**JOB:**
Quote verbatim the span of lines that begins the listing below and closes with the line containing "in pale flecks.".

**RECORDED INFORMATION:**
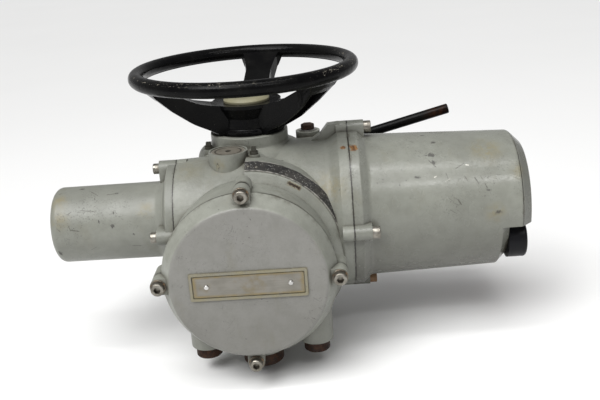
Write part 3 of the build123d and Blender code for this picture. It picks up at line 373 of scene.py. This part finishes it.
# ================= Black paint =================
def black_paint(name, flecks=0.5, rim=False, tip=None):
    """Gloss black paint over cast iron, worn through in pale flecks.

    rim gathers the flecks along the front and top of the wheel's rim. tip is a rusty place.
    """
    f = Finish(name)
    uneven = f.ramp(f.noise(30, 4, 0.6), 0.35, 0.7)
    colour = f.tint(uneven, (0.0016, 0.0016, 0.0019), (0.0042, 0.0041, 0.0039))
    dust = f.ramp(f.noise(80, 6, 0.7, shift=3), 0.55, 0.8, 0.0, 0.3)
    colour = f.tint(dust, colour, (0.020, 0.019, 0.016))
    speck = f.noise(420, 5, 0.72, shift=6.6)
    if rim:
        x, y, z = f.axes()
        upper = f.ramp(z, RIM_Z - 0.002, RIM_Z + 0.006)
        front = f.ramp(f.math("ADD", f.both(x, 0.5), f.both(y, -1.0)), -0.06, 0.07, 0.1, 1.0)
        patchy = f.ramp(f.noise(24, 4, 0.6, shift=2.5), 0.40, 0.62, 0.1, 1.0)
        more = f.both(f.both(f.both(upper, front), patchy), 0.10)
        fleck = f.ramp(f.math("ADD", speck, more), 0.685, 0.72)
        line = f.ramp(f.noise(1, 3, 0.6, f.stretched((170, 170, 900)), 1.3), 0.60, 0.65)
        ridge = f.ramp(z, RIM_Z + 0.003, RIM_Z + 0.006)
        ridge = f.both(ridge, f.ramp(z, RIM_Z + 0.0065, RIM_Z + 0.0078, 1, 0))
        fleck = f.either(fleck, f.both(f.both(line, ridge), f.both(front, patchy)))
    else:
        fleck = f.ramp(speck, 0.74 - flecks * 0.06, 0.78 - flecks * 0.06)
    pale = f.tint(f.noise(900, 3), (0.10, 0.09, 0.07), (0.42, 0.39, 0.32))
    colour = f.tint(f.both(fleck, 0.8), colour, pale)
    if tip:
        colour = f.tint(f.haze(tip, 0.024, 0.6), colour, (0.075, 0.028, 0.011))
    gloss = f.ramp(f.noise(60, 3), 0.3, 0.7, 0.16, 0.28)
    rough = f.math("ADD", gloss, f.both(f.either(dust, fleck), 0.5), clamp=True)
    f.bump(f.noise(190, 3, 0.5), 0.0003)
    f.bump(f.math("SUBTRACT", 1.0, fleck), 0.00015)
    return f.end(colour, rough, Specular_IOR_Level=0.08)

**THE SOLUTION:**
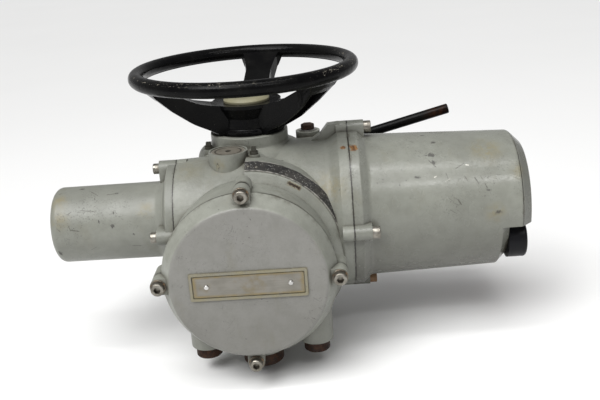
Write part 3 of the build123d and Blender code for this picture. It picks up at line 373 of scene.py. This part finishes it.
# ================= Black paint =================
def black_paint(name, flecks=0.5, rim=False, tip=None):
    """Gloss black paint over cast iron, worn through in pale flecks.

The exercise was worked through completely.